Energy – Crude Complex Reaches New Records in Overnight Trade as Supply Worries Feed, Dollar Weakness Spurs Gains –

Crude and product futures were higher overnight posting fresh records as the rally continued from Monday on supply worries and a weak U.S. dollar. Funds continue to pour money into commodities as investors search for a hedge against the devaluation of the dollar against other world currencies. Increased interest in dollar-denominated crude oil continues to spark record high prices for crude as the contract topped the overnight session at $113.66 before backing down slightly still holding well above the $113/bbl mark. Products were also sharply higher in GLOBEX trade following crude’s rally as supply concerns continue to drive gains.

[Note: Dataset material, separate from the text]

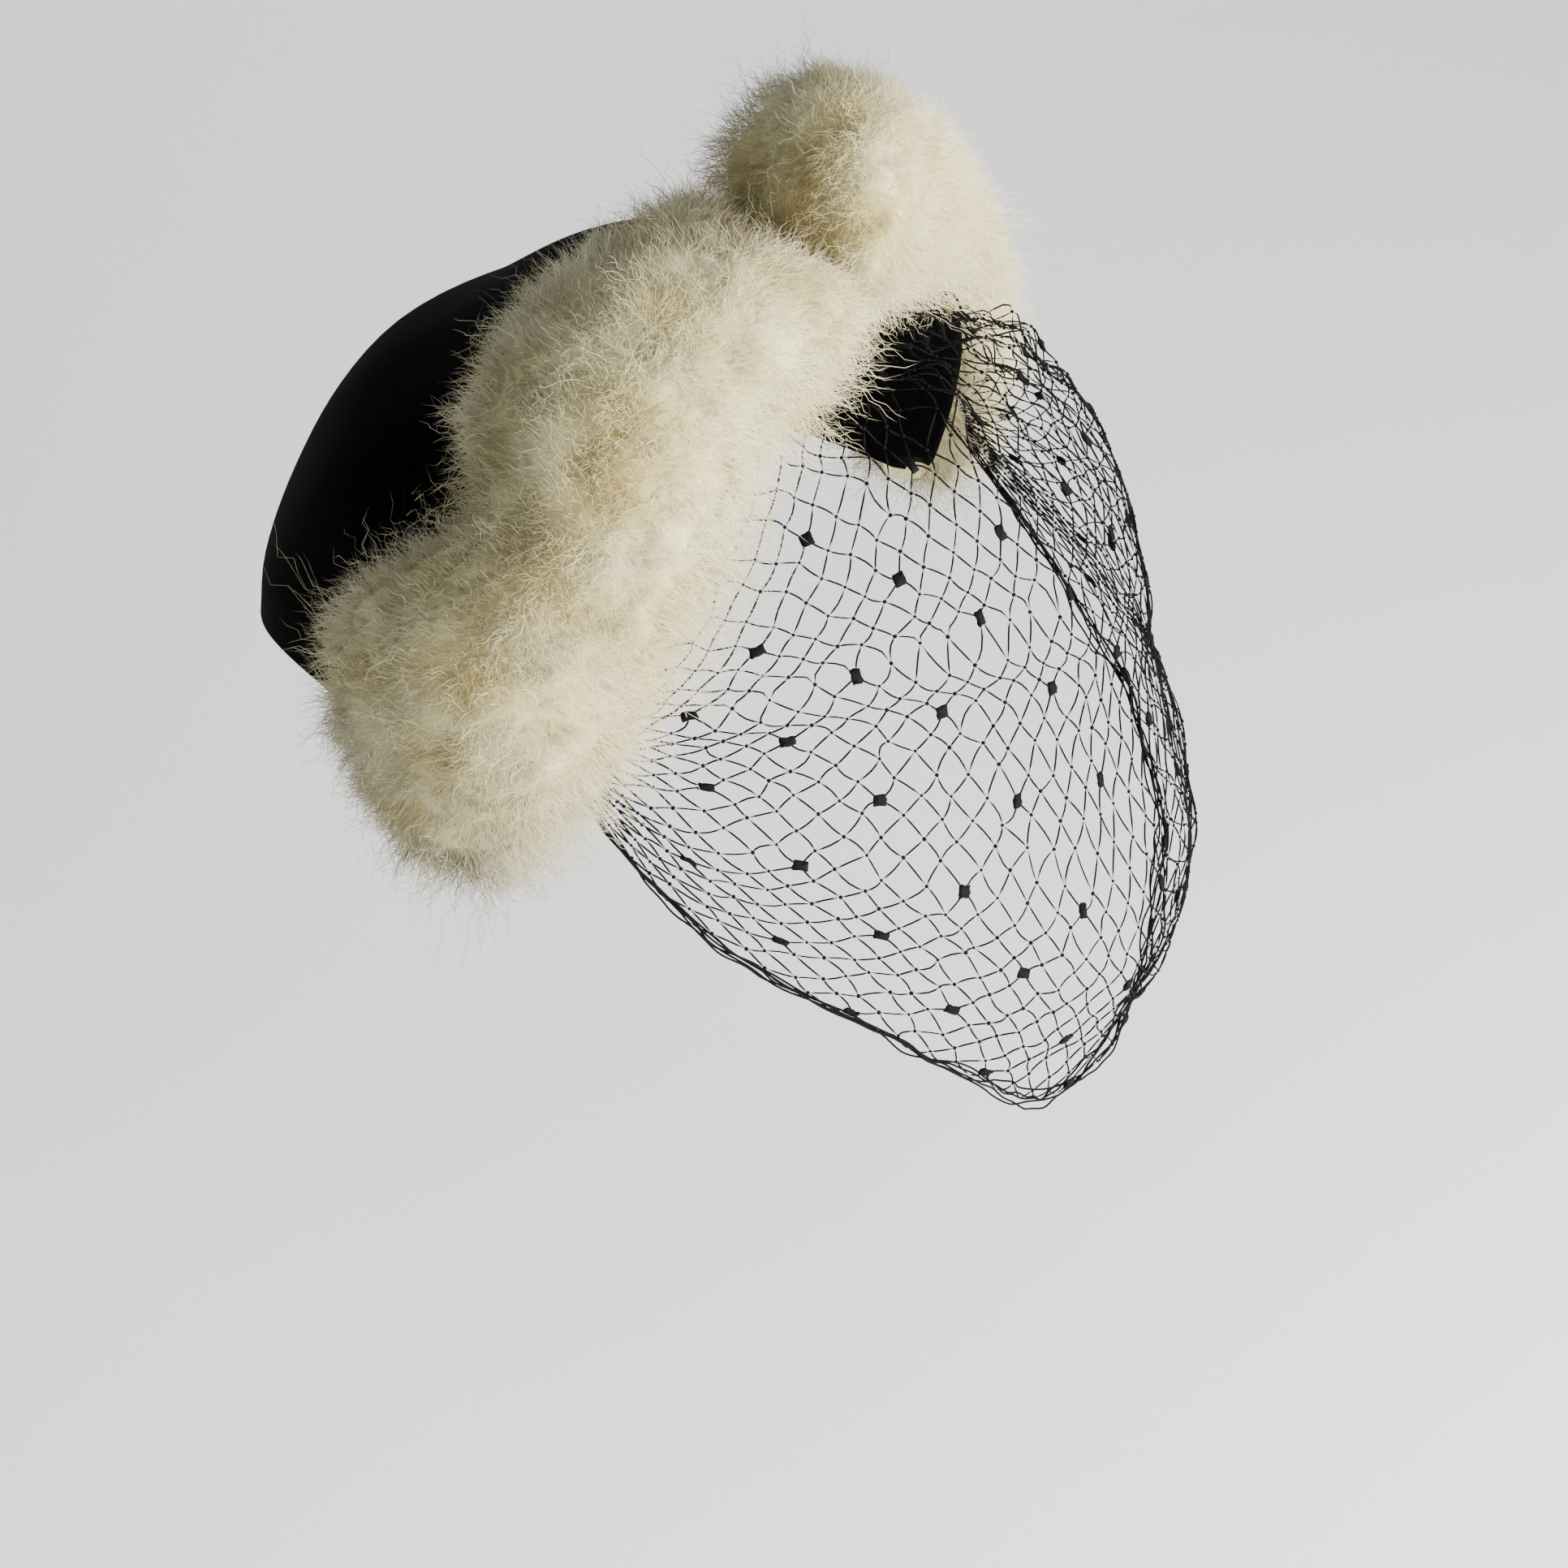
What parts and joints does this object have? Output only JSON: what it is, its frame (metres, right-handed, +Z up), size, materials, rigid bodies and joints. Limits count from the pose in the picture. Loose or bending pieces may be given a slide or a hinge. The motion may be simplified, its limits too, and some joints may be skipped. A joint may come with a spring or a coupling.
{
  "type": "half hat with fur trim and face veil",
  "caption": "Half hat: a black felt crown that hugs the back of the head, a deep cream fur band over its front edge from ear to ear, and a dotted black net veil to the mouth.",
  "frame": {"origin": "the top of the felt's inside, on the middle plane, where the hat sits on the head", "axes": "+Z up, -Y the way the wearer faces, -X towards the wearer's right ear"},
  "size_m": [0.2437, 0.2324, 0.2338],
  "materials": {
    "felt": "black velour-finished wool felt, matt with a soft short nap",
    "fur": "deep cream-white crimped fur, ivory where it is lit and yellower in its hollows",
    "net": "fine black knotted diamond net with small square chenille dots"
  },
  "bodies": {
    "root": {"crown_shell": "felt", "fur_trim_right": "fur", "fur_trim_left": "fur", "net_veil": "net"}
  },
  "joints": []
}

Driving the supply concerns were reports of supply disruptions as Shell reported its Capline pipeline shut due to a leak. Shell said the pipeline, which carries 1.2 million barrels of crude per day from the Gulf Coast to the Midwest was closed on the weekend but was restarted late Monday and is currently operating at a slightly reduced capacity. Further, reports that an ENI facility in Nigeria was forced to cut production by 5,000 bpd due to sabotage fed market worries of tightening supply. The incidents follow weeks of reported drawdowns in U.S. crude and product stocks from the EIA supporting market woes. Eyes will be trained to this week’s data from the EIA to be released Wednesday at 10:30 AM ET. The report is expected to show a gain of about 1.2 million barrels of crude oil, a decline of 1.8 million barrels of gasoline and a decline of 1.5 million barrels of distillate. Refinery runs likely increased about 0.2% on the week. Although inventories will still remain comfortable compared to normal for this time of the year and with the year on year surplus of gasoline inventories still at all time highs the market will likely interpret such numbers as bullish. Along with supply worries, the market was fed additional bullishness from the demand side as China reported its demand for diesel has risen almost 50% in March over Feb. imports. Crude oil imports also increase in March over Feb by about 25%. OPEC meanwhile released its Monthly Oil Market report today, in it revising lower its world demand forecast by 1.4 mb/d to 85.7 mb/d, which is broadly in line with the typical seasonal decline. OPEC said the demand for its oil in 2007 is estimated to average 31.9 mb/d, an increase of 0.3 mb/d over the previous year. In 2008, the demand for OPEC crude is expected to average 31.8 mb/d, a decline of about 0.2 mb/d.